Is Sweeney Todd in the House?

It was the rarest of moments at city council when the mayor offered to slit his throat, but the Republicans denied him the blade. Annexation is the razor in hand, an always contentious matter that involves bringing suburban Republicans up to full membership in the city. Politically, those thousands of new Republican voters would all but guarantee a Republican mayor in 2020. But, Republicans on council balked. So far they sound more like they represent county residents than their district or city constituents. Perhaps the bottom line is self-preservation.

Perhaps there would be some limited retaliation in the 2019 primary, but certainly in the fall the new residents would return to the fold and make city council 8 to 1, or 9 to nothing, and gain the mayor’s office. So, council’s reticence seems more personal and less for the good of the party.

It is interesting to watch Mayor Henry do his best to deep six his own party while the Republicans stand staring a obvious gift horse in the mouth, but seeing, instead, a snarling lion. Geoff Paddock and Glynn Hines seem to get it, and are also against the annexation. A hoard of new Republican voters would force redistricting, the Republicans would redraw the lines and Glynn or Geoff of both might find themselves out of office. Self-preservation is a strong instinct.


Over the Top

There is another question concerning annexation discussions — Mayor Henry’s approach. Annexation will certainly benefit the city from which the councilmen were elected to serve. One could argue that the whole county is essentially Fort Wayne, which is Mayor Henry’s point, and that contiguous areas are nothing more than unincorporated parts of Fort Wayne that have already agreed to join the city, that have long benefit from “associate membership” in the city, and that have always been on a path toward the privileges of full membership. But, as one citizen pointed our, the schools and libraries will lose millions in revenue and their roles diminish as pillars of the community. As another man said at the public hearing, think of them as economic development tools. The mayor’s all-or-nothing attitude, as witnessed before in the 2015 Brightpoint Fight, have left more than a few people with stiffened backs. Finding compromise so the schools and library will be strengthened, not hurt, makes eminent sense. Mayor Tom knows that; it is his job to rise all boats. Despite the tax cap constraints there must be a path forward. It is in everybody’s interest to find balance, and the only question is whether the stiffened backs on both sides will endeavor to create a win-win. Right now we have a lose-lose. It is probably best to take a deep breath, reform the negotiating teams and work toward a more creative solution. The privileges of full membership should be attractive, not a threat.

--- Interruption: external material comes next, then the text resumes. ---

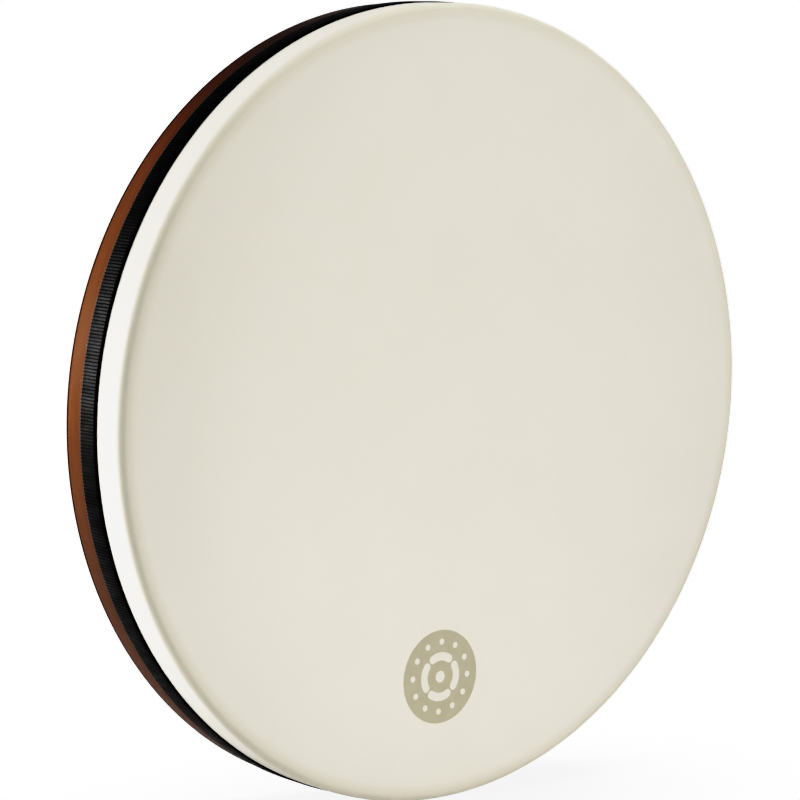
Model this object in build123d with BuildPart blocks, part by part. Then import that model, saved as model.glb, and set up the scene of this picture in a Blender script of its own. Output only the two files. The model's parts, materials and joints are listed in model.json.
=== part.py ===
"""Frame drum: a bent plywood hoop, a fixed drumhead, and a woven ribbon over the head's cut edge.

The drum stands upright like a wheel. Its axis is the Y axis, the head faces -Y, the back is open towards +Y,
and +Z is up. The origin is the middle of the hoop. All lengths are in millimetres.
"""

from build123d import *

import math
import os

# Hoop
HOOP_DIAMETER = 558.8
HOOP_DEPTH = 63.5
PLY_COUNT = 7
PLY_THICKNESS = 1.5
BEARING_ROUND = 5.0
BEARING_SLOPE = 4.0
BEARING_CHAMFER = 1.0
BACK_ROUND = 1.2
SEAM_GAP = 0.2
FIRST_SEAM_ANGLE = 270.0
SEAM_STAGGER = 150.0

# Drumhead
FILM_THICKNESS = 0.35
SKIRT_DEPTH = 41.0

# Staples through the skirt
STAPLE_COUNT = 36
STAPLE_CROWN_WIDTH = 10.0
STAPLE_WIRE_THICKNESS = 0.45
STAPLE_WIRE_WIDTH = 0.9
STAPLE_LEG_LENGTH = 5.4
STAPLE_DEPTH = 36.0

# Ribbon, measured back from the drum's face
RIBBON_FRONT_DEPTH = 26.4
RIBBON_WIDTH = 19.0
RIBBON_OVER_FILM = 1.0
RIBBON_EDGE_ROUND = 0.4
RIBBON_SEAM_GAP = 0.3

# Printed roundel on the head
PRINT_RADIUS = 33.4
PRINT_HEIGHT = -191.0
PRINT_THICKNESS = 0.08
ARC_COUNT = 4
ARC_RADIUS = 14.5
ARC_WIDTH = 6.0
ARC_SWEEP = 62.0
DOT_COUNT = 12
DOT_RING_RADIUS = 25.0
DOT_RADIUS = 2.2
CENTRE_DOT_RADIUS = 4.2

HOOP_RADIUS = HOOP_DIAMETER / 2
WALL = PLY_COUNT * PLY_THICKNESS
DRUM_DEPTH = HOOP_DEPTH + FILM_THICKNESS
FACE_Y = -DRUM_DEPTH / 2
BACK_Y = DRUM_DEPTH / 2
BEARING_Y = FACE_Y + FILM_THICKNESS
PEAK_RADIUS = HOOP_RADIUS - WALL + BEARING_CHAMFER
BEARING_FALL = (HOOP_RADIUS - PEAK_RADIUS) * math.tan(math.radians(BEARING_SLOPE))
SKIRT_END_Y = FACE_Y + SKIRT_DEPTH
SKIRT_RADIUS = HOOP_RADIUS + FILM_THICKNESS
RIBBON_RADIUS = SKIRT_RADIUS + RIBBON_OVER_FILM
STAPLE_Y = FACE_Y + STAPLE_DEPTH


def radial_plane(angle):
    """Plane that holds the drum's axis as its Y direction, with X outward at this angle from +X towards +Z."""
    return Plane.XY.rotated((0, -angle, 0))


def arc_angle(length, radius):
    """Angle in degrees of a short arc."""
    return math.degrees(length / radius)


def finish(builder, label):
    """Labels a finished piece and writes it as its own STEP file."""
    builder.part.label = label
    export_step(builder.part, f"parts/{label}.step")


# Section of everything that the head encloses, radius along X and the drum's axis along Y. The bearing edge
# peaks near the wall's inner side, slopes gently outward and then turns down the side.
with BuildSketch(Plane.XY) as enclosed_section:
    with BuildLine():
        Polyline(
            (0, BEARING_Y),
            (PEAK_RADIUS, BEARING_Y),
            (HOOP_RADIUS, BEARING_Y + BEARING_FALL),
            (HOOP_RADIUS, BACK_Y),
            (0, BACK_Y),
            close=True,
        )
    make_face()
    bearing_corner = enclosed_section.vertices().group_by(Axis.X)[-1].sort_by(Axis.Y)[0]
    fillet(bearing_corner, radius=BEARING_ROUND)

# Section of the hoop's wall. The front inner corner is chamfered, and the back corners are eased for the hands.
with BuildSketch(Plane.XY) as wall_section:
    add(enclosed_section.sketch)
    with Locations((HOOP_RADIUS, 0)):
        Rectangle(WALL, DRUM_DEPTH, align=(Align.MAX, Align.CENTER), mode=Mode.INTERSECT)
    chamfer(wall_section.vertices().group_by(Axis.X)[0].sort_by(Axis.Y)[0], length=BEARING_CHAMFER)
    fillet(wall_section.vertices().group_by(Axis.Y)[-1], radius=BACK_ROUND)

# Section of the film: the flat head, the turn over the bearing edge and the skirt down the side.
with BuildSketch(Plane.XY) as film_section:
    add(enclosed_section.sketch)
    offset(amount=FILM_THICKNESS, kind=Kind.INTERSECTION)
    add(enclosed_section.sketch, mode=Mode.SUBTRACT)
    with Locations((0, FACE_Y)):
        Rectangle(SKIRT_RADIUS, SKIRT_DEPTH, align=(Align.MIN, Align.MIN), mode=Mode.INTERSECT)

# Section of the ribbon: it lies on the skirt and, past the skirt's cut edge, on the wood.
with BuildSketch(Plane.XY) as ribbon_section:
    with Locations((HOOP_RADIUS, FACE_Y + RIBBON_FRONT_DEPTH)):
        Rectangle(RIBBON_RADIUS - HOOP_RADIUS, RIBBON_WIDTH, align=(Align.MIN, Align.MIN))
    fillet(ribbon_section.vertices().group_by(Axis.X)[-1], radius=RIBBON_EDGE_ROUND)
    add(film_section.sketch, mode=Mode.SUBTRACT)

# Ring of crown staples. Each crown lies on the skirt along the hoop, and its two legs go into the plies.
leg_offset = (STAPLE_CROWN_WIDTH - STAPLE_WIRE_THICKNESS) / 2
with BuildPart(Plane.XZ.offset(-STAPLE_Y)) as staples:
    with PolarLocations(SKIRT_RADIUS, STAPLE_COUNT):
        Box(
            STAPLE_WIRE_THICKNESS,
            STAPLE_CROWN_WIDTH,
            STAPLE_WIRE_WIDTH,
            align=(Align.MIN, Align.CENTER, Align.CENTER),
        )
        with Locations((0, -leg_offset), (0, leg_offset)):
            Box(
                STAPLE_LEG_LENGTH,
                STAPLE_WIRE_THICKNESS,
                STAPLE_WIRE_WIDTH,
                align=(Align.MAX, Align.CENTER, Align.CENTER),
            )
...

Fiscal vs. Monetary Policy, and the Arena

The Federal Reserve Bank sets monetary policy, governments are the fiscal authorities. In an economic situation such as we have now, with stagnant productivity, struggling employment and flat wages, national leaders wishing to stimulate the economy act through the Fed’s interest rate cuts, monetary policy, and public works projects, fiscal stimulus. Now we are at a point of nearly free money, with low, low interest rates. The monetary authorities have acted to stimulate the economy. Missing has been the other leg of economic stimulation, fiscal policy, where governments borrow to build and repair their infrastructure, such as roads, sewer systems and buildings, i.e., an arena. The Henry Administration is aggressively following this tact and should be given credit for trying to increase wages and create jobs, despite recalcitrance in Indianapolis and Washington. There is currently little to be gained by putting money in a bank, but plenty to be gained by investing in our future at low, low interest rates. That brings us back to the arena. It is a good idea, but the elements and arguments are not yet well understood by the community. Councilman/skeptic Michael Barranda wants a cost-benefit analysis and the city should provide it to him, but Mr. Barranda and his colleagues should also reflect on the knock-on benefits the arena will provide. It may never break even, but what it will do is provide another community venue, compliment the Grand Wayne, the Marriott and Embassy, prompt healthy competition with the Coliseum, spur downtown redevelopment, improve the tax-base, and benefit our tourism trade. Some community leaders badly want the arena so as to burnish our image and reputation in support of their recruiting efforts. They envision the NCAA and ESPN broadcasting to the nation from the new facility, painting Fort Wayne’s name in lights. Those leaders should spend a bit of time with Mr. Barranda. The arena will be probably be as good for Fort Wayne as has been the ballpark, but it takes five votes to build and those five votes are not there, yet.